> [Recorded data]
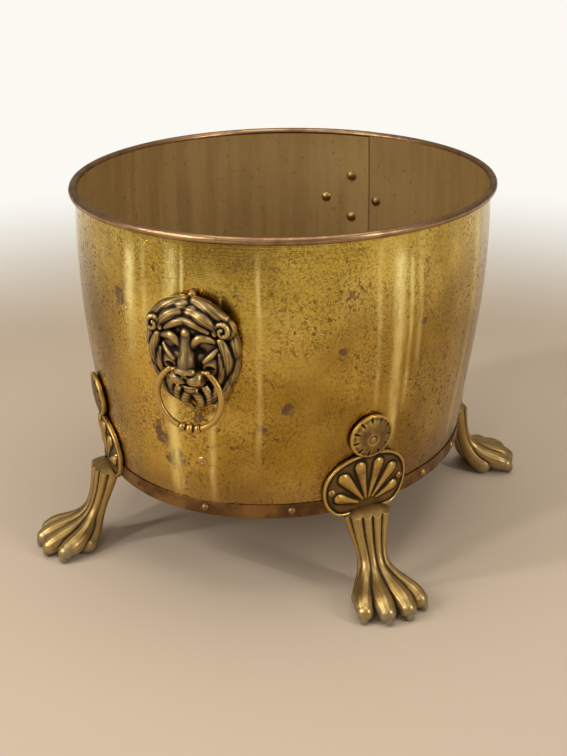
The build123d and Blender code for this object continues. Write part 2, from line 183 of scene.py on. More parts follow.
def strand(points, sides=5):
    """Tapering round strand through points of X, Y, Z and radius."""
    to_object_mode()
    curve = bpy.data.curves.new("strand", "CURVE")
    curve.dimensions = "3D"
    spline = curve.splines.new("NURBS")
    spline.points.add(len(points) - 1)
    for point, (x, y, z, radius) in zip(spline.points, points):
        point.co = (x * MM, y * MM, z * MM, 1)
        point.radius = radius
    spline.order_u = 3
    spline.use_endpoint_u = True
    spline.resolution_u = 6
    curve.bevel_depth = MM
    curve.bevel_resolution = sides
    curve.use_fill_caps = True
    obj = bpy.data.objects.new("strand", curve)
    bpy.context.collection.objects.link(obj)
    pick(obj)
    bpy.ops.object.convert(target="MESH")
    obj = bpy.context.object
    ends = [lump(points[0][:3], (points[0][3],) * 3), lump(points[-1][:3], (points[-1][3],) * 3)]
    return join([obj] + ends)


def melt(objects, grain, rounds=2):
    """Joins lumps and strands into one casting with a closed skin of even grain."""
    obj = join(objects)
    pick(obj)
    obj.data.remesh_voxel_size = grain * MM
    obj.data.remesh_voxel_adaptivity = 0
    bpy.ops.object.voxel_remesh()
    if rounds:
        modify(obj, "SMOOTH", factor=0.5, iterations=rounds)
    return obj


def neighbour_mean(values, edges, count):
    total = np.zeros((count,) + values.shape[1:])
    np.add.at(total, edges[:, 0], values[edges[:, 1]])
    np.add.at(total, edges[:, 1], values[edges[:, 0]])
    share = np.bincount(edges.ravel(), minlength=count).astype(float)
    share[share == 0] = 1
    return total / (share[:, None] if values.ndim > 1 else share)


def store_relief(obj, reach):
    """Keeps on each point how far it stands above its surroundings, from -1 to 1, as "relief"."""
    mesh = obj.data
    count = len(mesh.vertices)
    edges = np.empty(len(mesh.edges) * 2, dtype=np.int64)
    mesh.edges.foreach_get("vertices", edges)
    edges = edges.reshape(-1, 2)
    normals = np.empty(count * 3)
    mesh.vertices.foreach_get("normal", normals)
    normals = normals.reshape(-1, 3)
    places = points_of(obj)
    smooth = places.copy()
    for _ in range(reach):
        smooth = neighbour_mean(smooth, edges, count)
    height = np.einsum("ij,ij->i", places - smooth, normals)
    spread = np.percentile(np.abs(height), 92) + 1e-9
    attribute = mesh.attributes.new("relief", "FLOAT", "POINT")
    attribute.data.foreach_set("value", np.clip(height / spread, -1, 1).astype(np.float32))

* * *

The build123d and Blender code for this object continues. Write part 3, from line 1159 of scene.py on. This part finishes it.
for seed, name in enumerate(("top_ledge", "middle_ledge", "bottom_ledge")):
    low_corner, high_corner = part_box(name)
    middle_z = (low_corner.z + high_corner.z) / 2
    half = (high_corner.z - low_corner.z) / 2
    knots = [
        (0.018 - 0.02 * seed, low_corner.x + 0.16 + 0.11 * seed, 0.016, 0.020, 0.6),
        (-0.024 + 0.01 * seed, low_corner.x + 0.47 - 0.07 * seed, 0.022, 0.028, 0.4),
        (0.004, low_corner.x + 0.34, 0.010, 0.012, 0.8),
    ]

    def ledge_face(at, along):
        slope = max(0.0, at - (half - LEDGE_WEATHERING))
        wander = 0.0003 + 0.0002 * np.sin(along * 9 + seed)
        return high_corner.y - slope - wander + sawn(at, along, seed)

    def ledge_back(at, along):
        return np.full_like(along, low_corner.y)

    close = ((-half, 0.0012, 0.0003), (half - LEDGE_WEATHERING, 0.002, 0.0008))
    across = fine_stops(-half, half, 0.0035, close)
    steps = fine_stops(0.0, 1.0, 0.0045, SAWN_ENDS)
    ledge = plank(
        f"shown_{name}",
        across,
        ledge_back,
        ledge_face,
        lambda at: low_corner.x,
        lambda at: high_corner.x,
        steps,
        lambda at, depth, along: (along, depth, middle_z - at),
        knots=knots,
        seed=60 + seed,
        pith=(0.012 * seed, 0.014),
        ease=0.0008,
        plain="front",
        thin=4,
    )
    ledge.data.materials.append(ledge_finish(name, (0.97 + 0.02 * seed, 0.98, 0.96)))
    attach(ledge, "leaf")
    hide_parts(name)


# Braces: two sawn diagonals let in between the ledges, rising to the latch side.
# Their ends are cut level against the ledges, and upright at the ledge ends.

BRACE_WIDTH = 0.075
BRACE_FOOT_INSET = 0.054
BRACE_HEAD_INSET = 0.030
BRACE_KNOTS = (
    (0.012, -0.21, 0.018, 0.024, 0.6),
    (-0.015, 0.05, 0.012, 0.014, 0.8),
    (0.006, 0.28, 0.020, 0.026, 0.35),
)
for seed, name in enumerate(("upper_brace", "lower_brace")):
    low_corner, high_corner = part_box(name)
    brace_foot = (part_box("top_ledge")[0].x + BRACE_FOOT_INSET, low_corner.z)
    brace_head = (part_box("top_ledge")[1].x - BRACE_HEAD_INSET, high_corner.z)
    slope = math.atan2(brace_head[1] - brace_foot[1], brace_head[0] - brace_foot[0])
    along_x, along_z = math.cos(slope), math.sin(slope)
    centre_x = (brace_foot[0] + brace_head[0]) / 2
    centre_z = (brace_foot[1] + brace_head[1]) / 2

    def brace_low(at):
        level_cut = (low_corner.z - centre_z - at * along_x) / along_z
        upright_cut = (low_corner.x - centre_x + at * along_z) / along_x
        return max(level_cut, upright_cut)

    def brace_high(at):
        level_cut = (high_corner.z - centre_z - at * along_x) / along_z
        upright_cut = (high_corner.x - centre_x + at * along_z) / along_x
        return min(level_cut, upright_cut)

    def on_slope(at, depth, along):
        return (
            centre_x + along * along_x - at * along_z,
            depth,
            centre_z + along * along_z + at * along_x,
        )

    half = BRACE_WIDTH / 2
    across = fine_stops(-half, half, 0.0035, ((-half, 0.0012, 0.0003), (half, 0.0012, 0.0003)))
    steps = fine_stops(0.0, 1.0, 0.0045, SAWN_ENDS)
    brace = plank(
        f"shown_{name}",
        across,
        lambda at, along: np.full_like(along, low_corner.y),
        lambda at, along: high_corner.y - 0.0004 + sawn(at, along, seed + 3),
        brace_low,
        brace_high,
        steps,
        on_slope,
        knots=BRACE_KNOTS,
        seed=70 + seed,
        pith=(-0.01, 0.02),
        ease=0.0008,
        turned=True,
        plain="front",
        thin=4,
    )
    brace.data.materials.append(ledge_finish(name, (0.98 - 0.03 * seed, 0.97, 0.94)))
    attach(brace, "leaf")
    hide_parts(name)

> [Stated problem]
Each line from the one containing "More parts follow." through the one containing "return join([obj] + ends)" must be retyped exactly, the first and last of these included.

> [Worked answer]
The build123d and Blender code for this object continues. Write part 2, from line 183 of scene.py on. More parts follow.
def strand(points, sides=5):
    """Tapering round strand through points of X, Y, Z and radius."""
    to_object_mode()
    curve = bpy.data.curves.new("strand", "CURVE")
    curve.dimensions = "3D"
    spline = curve.splines.new("NURBS")
    spline.points.add(len(points) - 1)
    for point, (x, y, z, radius) in zip(spline.points, points):
        point.co = (x * MM, y * MM, z * MM, 1)
        point.radius = radius
    spline.order_u = 3
    spline.use_endpoint_u = True
    spline.resolution_u = 6
    curve.bevel_depth = MM
    curve.bevel_resolution = sides
    curve.use_fill_caps = True
    obj = bpy.data.objects.new("strand", curve)
    bpy.context.collection.objects.link(obj)
    pick(obj)
    bpy.ops.object.convert(target="MESH")
    obj = bpy.context.object
    ends = [lump(points[0][:3], (points[0][3],) * 3), lump(points[-1][:3], (points[-1][3],) * 3)]
    return join([obj] + ends)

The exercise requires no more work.